|Davis, Thomas, 1806-1895|
Thomas Davis was born in Dublin, Ireland on December 18, 1806, attended private schools in Ireland, and migrated to America in 1817, settling in Providence. Davis became a pioneer in Rhode Island’s jewelry industry and amassed sufficient wealth to enable him to finance a variety of political, civic, and reform endeavors.
Davis became a state senator from Providence serving from 1845 to 1853 when he was elected to Congress as a Democrat. Locally he was associated with the reform wing of the Democratic party led by Thomas Wilson Dorr. Davis was an avowed abolitionist and supported the removal of the real estate requirement for voting imposed by the state constitution upon naturalized citizens. A victim of the political upheaval and nativism of the 1850s, he was defeated in his bid for reelection to Congress in 1854 and failed in three subsequent attempts to regain his congressional seat. Despite his lack of success on the federal level, Davis served again in the state senate (1877-78), then became a state representative (1887-1890), and also a member of the Providence School Committee.

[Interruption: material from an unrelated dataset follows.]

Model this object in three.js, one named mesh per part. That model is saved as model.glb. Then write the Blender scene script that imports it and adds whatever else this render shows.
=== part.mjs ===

Congressman Davis’s principal legacy, however, was as a reformer, a patron of the arts, and a philanthropist. In concert with his wife Paulina, he hosted cultural gatherings at each of his two Providence residences–a Greek revival house at 503-507 Chalkstone Avenue, dating from 1850, and a stately Gothic mansion built in 1869 on a hilltop near the junction of Chalkstone Avenue and Raymond Street in a thirty-four acre park-like setting. At the salons hosted by Thomas and Paulina, intellectuals, artists, and reformers from around the region came to discuss the vital issues of the day. In 1891, the City of Providence purchased the Davis estate at a bargain price for recreational use, enlarged the tract and created Davis Park. In 1945, the federal government condemned the land, demolished the mansion, and built the Veterans’ Administration Hospital. Then the flat low-lying area to the east of the facility was returned to the city for playground use. Congressman Davis died on July 26, 1895 at the age of eighty-eight and was laid to rest in Swan Point Cemetery beside his equally illustrious wife.